>> start INPUT MATERIAL

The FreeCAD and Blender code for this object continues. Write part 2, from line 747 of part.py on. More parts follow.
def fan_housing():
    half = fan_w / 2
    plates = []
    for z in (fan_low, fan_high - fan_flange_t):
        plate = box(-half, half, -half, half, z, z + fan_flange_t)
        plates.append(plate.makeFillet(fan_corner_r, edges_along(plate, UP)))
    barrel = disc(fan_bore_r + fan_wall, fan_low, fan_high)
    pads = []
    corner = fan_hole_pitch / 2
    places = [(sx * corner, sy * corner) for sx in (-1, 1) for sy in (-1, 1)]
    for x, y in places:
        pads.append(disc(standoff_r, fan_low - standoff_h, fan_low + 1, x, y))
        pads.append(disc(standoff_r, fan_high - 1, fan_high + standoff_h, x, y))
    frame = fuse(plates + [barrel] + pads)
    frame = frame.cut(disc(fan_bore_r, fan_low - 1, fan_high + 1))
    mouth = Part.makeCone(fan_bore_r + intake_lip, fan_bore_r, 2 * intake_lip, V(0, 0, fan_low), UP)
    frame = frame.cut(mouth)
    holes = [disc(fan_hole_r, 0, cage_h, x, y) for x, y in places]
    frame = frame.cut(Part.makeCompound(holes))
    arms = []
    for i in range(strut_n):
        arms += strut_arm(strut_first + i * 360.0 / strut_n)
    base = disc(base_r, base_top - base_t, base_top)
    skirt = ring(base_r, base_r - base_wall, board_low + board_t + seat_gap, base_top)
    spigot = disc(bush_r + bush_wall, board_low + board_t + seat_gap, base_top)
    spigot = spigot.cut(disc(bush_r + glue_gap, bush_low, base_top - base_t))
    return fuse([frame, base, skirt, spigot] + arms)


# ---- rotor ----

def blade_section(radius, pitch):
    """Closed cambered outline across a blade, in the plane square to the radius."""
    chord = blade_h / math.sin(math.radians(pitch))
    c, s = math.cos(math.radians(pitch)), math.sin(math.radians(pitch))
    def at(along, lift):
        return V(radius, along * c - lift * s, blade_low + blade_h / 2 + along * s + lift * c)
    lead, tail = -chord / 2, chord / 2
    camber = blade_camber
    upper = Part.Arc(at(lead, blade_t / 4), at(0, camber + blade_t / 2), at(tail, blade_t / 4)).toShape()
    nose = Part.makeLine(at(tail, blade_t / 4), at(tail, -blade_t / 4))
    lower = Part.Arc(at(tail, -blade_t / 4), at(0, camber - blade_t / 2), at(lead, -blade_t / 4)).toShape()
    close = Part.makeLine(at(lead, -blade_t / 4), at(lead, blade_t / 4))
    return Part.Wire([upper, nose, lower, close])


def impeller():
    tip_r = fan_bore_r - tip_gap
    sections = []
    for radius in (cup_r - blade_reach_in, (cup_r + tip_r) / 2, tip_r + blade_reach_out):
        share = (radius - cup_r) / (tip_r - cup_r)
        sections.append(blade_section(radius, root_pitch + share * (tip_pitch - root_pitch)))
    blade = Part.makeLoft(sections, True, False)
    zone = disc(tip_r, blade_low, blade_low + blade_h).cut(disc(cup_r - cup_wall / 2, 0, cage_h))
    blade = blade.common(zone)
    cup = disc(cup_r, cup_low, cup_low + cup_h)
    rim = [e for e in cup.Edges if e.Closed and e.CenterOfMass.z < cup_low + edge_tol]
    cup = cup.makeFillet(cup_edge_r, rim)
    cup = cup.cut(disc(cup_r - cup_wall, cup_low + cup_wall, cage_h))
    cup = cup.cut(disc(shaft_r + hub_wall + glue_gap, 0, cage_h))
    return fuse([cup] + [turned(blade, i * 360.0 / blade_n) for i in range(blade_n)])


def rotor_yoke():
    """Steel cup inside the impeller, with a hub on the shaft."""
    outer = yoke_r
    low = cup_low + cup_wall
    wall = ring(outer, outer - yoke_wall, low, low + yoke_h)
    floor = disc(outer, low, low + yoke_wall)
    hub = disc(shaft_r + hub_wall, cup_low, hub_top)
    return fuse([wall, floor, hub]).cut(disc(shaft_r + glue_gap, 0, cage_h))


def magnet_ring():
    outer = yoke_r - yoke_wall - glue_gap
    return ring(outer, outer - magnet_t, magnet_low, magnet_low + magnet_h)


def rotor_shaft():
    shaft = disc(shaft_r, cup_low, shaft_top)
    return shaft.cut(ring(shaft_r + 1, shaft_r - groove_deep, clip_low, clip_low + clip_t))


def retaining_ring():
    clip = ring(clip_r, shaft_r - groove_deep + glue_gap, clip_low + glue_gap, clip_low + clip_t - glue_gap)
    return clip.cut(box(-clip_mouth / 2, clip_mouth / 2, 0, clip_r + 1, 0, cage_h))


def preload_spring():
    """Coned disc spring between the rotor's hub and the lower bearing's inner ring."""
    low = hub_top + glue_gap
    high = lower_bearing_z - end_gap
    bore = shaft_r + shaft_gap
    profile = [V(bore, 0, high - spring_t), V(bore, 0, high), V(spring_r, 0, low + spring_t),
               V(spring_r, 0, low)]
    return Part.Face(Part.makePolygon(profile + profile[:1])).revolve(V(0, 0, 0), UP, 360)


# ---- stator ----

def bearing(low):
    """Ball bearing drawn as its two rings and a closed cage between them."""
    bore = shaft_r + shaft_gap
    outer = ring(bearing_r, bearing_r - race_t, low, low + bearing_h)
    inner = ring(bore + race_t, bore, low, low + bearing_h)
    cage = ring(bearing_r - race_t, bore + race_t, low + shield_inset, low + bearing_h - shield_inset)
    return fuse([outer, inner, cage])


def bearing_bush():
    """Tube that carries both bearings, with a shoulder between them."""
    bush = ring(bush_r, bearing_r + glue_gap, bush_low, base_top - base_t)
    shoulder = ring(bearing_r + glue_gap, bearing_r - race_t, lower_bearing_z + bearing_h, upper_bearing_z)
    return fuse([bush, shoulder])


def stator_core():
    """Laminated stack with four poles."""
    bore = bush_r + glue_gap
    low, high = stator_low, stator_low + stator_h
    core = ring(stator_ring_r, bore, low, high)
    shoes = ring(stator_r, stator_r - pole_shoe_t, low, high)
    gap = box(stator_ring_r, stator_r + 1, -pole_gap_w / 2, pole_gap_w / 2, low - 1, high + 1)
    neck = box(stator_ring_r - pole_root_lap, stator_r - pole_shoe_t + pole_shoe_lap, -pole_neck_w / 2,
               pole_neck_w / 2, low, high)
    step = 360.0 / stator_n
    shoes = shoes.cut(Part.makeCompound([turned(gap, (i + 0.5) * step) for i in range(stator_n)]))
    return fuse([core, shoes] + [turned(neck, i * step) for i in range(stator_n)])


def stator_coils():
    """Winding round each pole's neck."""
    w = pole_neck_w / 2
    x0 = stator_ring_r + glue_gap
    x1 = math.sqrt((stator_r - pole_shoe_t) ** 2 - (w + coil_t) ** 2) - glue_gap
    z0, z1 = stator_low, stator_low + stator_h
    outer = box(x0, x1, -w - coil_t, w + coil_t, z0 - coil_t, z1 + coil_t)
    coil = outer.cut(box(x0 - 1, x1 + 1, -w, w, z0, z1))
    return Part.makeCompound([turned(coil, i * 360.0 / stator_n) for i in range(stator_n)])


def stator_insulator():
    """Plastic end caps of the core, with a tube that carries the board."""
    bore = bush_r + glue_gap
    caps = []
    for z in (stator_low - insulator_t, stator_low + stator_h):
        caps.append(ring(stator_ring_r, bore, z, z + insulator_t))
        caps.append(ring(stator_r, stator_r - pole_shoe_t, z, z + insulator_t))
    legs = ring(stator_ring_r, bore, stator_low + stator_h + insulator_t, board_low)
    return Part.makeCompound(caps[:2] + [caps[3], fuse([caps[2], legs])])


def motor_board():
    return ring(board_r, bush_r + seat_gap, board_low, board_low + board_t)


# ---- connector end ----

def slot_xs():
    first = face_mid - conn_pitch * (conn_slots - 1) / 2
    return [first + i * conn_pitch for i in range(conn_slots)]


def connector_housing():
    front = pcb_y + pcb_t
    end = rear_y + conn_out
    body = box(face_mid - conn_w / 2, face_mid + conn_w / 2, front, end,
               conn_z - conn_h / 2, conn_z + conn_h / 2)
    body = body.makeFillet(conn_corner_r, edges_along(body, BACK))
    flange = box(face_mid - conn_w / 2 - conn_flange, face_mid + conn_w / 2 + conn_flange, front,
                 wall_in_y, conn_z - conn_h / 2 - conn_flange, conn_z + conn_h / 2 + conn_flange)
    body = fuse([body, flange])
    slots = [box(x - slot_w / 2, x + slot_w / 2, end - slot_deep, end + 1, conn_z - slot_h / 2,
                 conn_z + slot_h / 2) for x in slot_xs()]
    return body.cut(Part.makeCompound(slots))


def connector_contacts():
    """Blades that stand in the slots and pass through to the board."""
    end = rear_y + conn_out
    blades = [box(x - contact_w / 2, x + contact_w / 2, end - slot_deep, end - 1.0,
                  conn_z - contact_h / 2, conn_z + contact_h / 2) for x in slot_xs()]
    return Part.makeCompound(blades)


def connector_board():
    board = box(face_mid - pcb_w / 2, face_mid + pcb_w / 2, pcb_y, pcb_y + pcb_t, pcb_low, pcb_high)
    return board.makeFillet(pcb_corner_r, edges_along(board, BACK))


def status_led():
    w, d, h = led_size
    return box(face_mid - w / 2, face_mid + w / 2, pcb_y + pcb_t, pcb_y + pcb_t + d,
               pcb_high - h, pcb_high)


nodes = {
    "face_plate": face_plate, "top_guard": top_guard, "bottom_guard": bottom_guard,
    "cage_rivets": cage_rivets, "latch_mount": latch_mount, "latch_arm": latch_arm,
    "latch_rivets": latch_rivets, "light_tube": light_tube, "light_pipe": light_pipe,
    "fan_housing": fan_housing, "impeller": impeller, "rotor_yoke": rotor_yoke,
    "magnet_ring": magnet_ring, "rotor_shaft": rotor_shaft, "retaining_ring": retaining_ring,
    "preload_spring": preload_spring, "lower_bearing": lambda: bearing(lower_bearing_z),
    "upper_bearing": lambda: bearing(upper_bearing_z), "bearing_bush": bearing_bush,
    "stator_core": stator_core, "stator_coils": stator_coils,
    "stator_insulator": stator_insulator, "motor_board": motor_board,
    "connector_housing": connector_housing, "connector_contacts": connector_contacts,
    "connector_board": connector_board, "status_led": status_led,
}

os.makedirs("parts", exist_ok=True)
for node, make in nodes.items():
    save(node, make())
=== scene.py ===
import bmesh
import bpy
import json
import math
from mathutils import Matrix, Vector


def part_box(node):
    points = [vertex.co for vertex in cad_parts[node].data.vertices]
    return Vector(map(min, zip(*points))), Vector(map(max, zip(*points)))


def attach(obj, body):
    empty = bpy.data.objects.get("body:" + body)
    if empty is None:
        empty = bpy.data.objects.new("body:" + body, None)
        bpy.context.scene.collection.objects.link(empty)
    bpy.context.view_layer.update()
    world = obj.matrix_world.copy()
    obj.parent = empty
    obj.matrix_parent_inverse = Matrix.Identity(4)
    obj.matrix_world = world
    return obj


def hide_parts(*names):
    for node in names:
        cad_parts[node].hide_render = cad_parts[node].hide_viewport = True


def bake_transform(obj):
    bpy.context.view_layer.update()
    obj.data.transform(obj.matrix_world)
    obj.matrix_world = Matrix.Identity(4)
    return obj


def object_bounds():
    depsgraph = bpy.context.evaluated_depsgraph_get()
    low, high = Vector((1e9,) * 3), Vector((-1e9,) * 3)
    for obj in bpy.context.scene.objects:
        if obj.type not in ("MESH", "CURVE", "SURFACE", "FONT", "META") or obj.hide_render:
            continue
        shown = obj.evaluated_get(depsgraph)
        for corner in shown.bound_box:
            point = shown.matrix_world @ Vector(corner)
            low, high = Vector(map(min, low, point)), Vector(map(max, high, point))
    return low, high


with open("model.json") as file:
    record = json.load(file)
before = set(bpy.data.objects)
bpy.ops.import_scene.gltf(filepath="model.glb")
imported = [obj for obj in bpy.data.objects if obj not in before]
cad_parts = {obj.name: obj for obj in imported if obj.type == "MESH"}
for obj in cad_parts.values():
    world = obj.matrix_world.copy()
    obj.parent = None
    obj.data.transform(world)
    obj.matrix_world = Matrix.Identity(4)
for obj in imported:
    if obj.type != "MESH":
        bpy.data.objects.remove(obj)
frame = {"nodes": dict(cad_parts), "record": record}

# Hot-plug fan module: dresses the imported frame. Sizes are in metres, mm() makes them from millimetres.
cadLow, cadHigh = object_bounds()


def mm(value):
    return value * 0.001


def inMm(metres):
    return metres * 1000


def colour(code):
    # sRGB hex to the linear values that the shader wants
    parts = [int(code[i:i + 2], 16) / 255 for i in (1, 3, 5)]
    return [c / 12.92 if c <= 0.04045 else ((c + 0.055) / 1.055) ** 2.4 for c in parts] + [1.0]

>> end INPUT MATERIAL
>> start INPUT MATERIAL

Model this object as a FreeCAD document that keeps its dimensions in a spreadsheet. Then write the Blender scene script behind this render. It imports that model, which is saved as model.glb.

>> end INPUT MATERIAL

YOUR GOAL: Quote the lines that begin at the line containing "if obj.type not" and end at the line containing "cadLow, cadHigh = object_bounds()", keeping both of those lines.

FINISHED ANSWER:
        if obj.type not in ("MESH", "CURVE", "SURFACE", "FONT", "META") or obj.hide_render:
            continue
        shown = obj.evaluated_get(depsgraph)
        for corner in shown.bound_box:
            point = shown.matrix_world @ Vector(corner)
            low, high = Vector(map(min, low, point)), Vector(map(max, high, point))
    return low, high


with open("model.json") as file:
    record = json.load(file)
before = set(bpy.data.objects)
bpy.ops.import_scene.gltf(filepath="model.glb")
imported = [obj for obj in bpy.data.objects if obj not in before]
cad_parts = {obj.name: obj for obj in imported if obj.type == "MESH"}
for obj in cad_parts.values():
    world = obj.matrix_world.copy()
    obj.parent = None
    obj.data.transform(world)
    obj.matrix_world = Matrix.Identity(4)
for obj in imported:
    if obj.type != "MESH":
        bpy.data.objects.remove(obj)
frame = {"nodes": dict(cad_parts), "record": record}

# Hot-plug fan module: dresses the imported frame. Sizes are in metres, mm() makes them from millimetres.
cadLow, cadHigh = object_bounds()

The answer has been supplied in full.